The film Gladiator and the STARZ original series Spartacus: Blood and Sand do a good job of portraying the indifferent bloodlust of the average Roman, and the average Capuan (as Spartacus takes place in the Italian city Capua - see my review of the series earlier in the blog). They rarely wished mercy upon the fallen prisoner, gladiator, or Christian slave. Most times, they only wanted to see blood spew onto the sands of the arena. To a lesser extent, some of these behaviors are still seen the in average American public, especially those who chant towards their televisions for football players to knock each other unconscious and mixed martial artists to rearrange each other's faces. Part of this want to see blood spilled is human nature, but in the case of the ancient Romans, they wanted to witness one death after another, the only break between them an emperor-sanctioned lunch recess. My theory is that many of the Roman people who attended the arena games on a consistent basis carried their bloodlust due to the same reason Gaius Caligula carried his. The average arena spectator, whether they knew it or not, was plagued by lead poisoning.

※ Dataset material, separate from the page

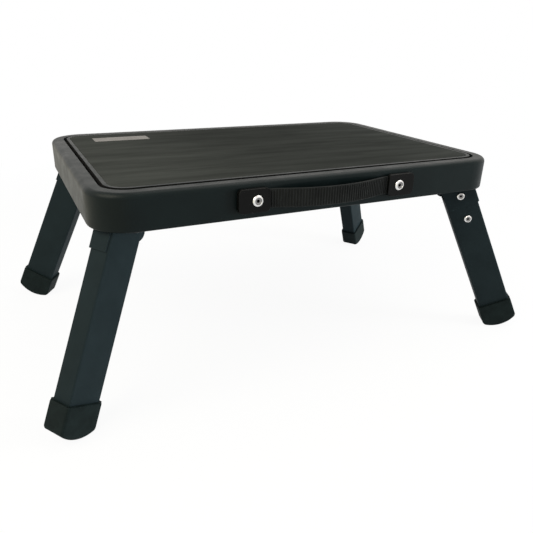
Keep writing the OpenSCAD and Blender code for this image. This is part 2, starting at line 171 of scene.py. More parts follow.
def settle(piece):
    """Turns what the modifiers make into a plain mesh."""
    bpy.context.view_layer.update()
    shape = piece.evaluated_get(bpy.context.evaluated_depsgraph_get())
    mesh = bpy.data.meshes.new_from_object(shape)
    piece.modifiers.clear()
    piece.data = mesh
    return piece


def shade_smooth(mesh):
    mesh.polygons.foreach_set("use_smooth", [True] * len(mesh.polygons))


def smooth(mesh, degrees=40):
    """Shades a mesh smooth, and leaves edges above the angle sharp."""
    shade_smooth(mesh)
    mesh.set_sharp_from_angle(angle=math.radians(degrees))


def flat_patches(faces):
    """Groups of neighbouring faces, among those given, that lie in one plane, in a fixed order."""
    left = dict.fromkeys(faces)
    patches = []
    while left:
        patch = [left.popitem()[0]]
        for face in patch:
            for edge in face.edges:
                for other in edge.link_faces:
                    joined = other in left and len(edge.link_faces) == 2
                    if joined and other.normal.angle(face.normal, math.tau) < FLAT:
                        del left[other]
                        patch.append(other)
        patches.append(patch)
    return patches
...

The violent behaviors displayed in the average Roman were also mirrored in the provinces, where the gladitorial games had spread to Roman-conquered lands, along with aqueducts and wine sweetener - the harbingers of a colossal amount of lead. The lower rungs of Roman society also engaged in many a criminal activity, from highly organized acts including protection rackets to unorganized ones such as muggings. Criminal activity is almost a given in a big city setting, but the lead theory is a very plausible one.

In a nutshell, the Romans were a desensitized people who had no qualms with watching blood flow and prisoners and slaves separated forever from their loved ones. This to me is indifference on an unbelievable level. Why the lead never seemed to effect the other emperors in Caligula's line, I'm not sure (though Claudius had a limp, drooled, and a had a stuttering problem - possibly due to his mother's consumption of lead while Claudius was in the utero?) Caligula seemed to be the only emperor considered "mad" on a significant enough level to matter to the historians, but surely, the Roman people, the "mob," weren't too far behind.